While tens of thousands were gathering in the Syrian capital, hundreds of people took to the streets of Hama, the city that was the scene in 1982 to the killing of thousands of people by Syrian security forces.
Scores of people were gathering in surrounding villages in what appeared to be preparation to march to Daraa. But Syrian soldiers deployed along the highway, apparently to prevent such a march.
A human rights activist, quoting witnesses, said thousands of people were gathering in the town of Douma outside the capital, Damascus, pledging support for the people of Daraa. The activists asked to remain anonymous for fear of retribution.
In the capital, about 200 people near the central Marjeh Square shouted “Our souls, our blood we sacrifice for you Daraa!” and “Freedom, freedom!”
Security forces dispersed the crowd by chasing them away, beating some with batons and detaining others, an activist said, asking that his name not be published for fear of reprisals by the government.

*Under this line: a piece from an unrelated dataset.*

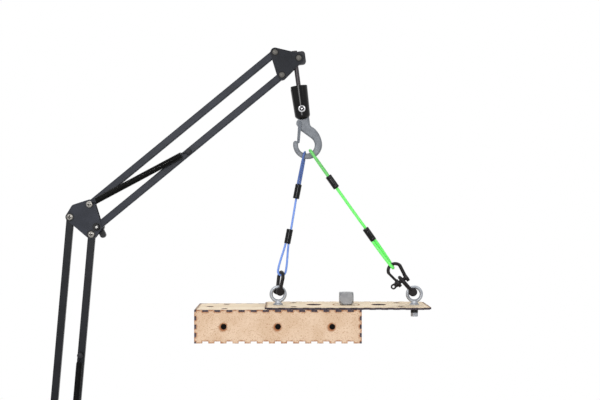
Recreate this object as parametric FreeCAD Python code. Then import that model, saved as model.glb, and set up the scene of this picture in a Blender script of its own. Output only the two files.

The activist also said he was hearing reports of gatherings in the coastal city of Latakia, the northern city of Raqqa and Zabadani in the west.
Rattled by the unrest, the Syrian government Thursday pledged to consider lifting some of the Mideast’s most repressive laws in an attempt to stop the weeklong uprising from spreading and threatening its nearly 50-year rule.
But the promises were immediately rejected by many activists who called for demonstrations around the country on Friday in response to a crackdown that protesters say killed dozens of anti-government marchers in Daraa.
“We will not forget the martyrs of Daraa,” a resident told The Associated Press by telephone. “If they think this will silence us they are wrong.”
President Bashar Assad, a close ally of Iran and its regional proxies, Hezbollah and Hamas, has promised increased freedoms for discontented citizens and increased pay and benefits for state workers — a familiar package of incentives offered by other nervous Arab regimes in recent weeks.
Presidential adviser Buthaina Shaaban also said the Baath party would study ending a state of emergency that it put in place after taking power in 1963.
“I am happy to announce to you the decisions made by the Arab Baath party under the auspices of President Bashar al-Assad… which include… studying the possibility of lifting the emergency law and licensing political parties,” Shaaban told Al-Jazeera.
The emergency laws, which have been a feature of many Arab countries, allow people to be arrested without warrants and imprisoned without trial. Human rights groups say violations of other basic liberties are rife in Syria, with torture and abuse common in police stations, detention centers and prisons, and dissenters regularly imprisoned for years without due process.
“This is widespread. This is Syrians who are in pain, who are in poverty, who have been treated badly, and the government understands that. Shaaban made some important statements saying no issue is taboo and the government feels your pain. At the same time, they crack down harshly, and this shows the real confusion in the government on how to deal with this,” Joshua Landis, director of the Center for Middle East Studies at the University of Oklahoma, told Al-Jazeera.
The death toll from the weeklong crackdown was unclear and could not be independently confirmed. Shaaban says 34 people had been killed in the conflict.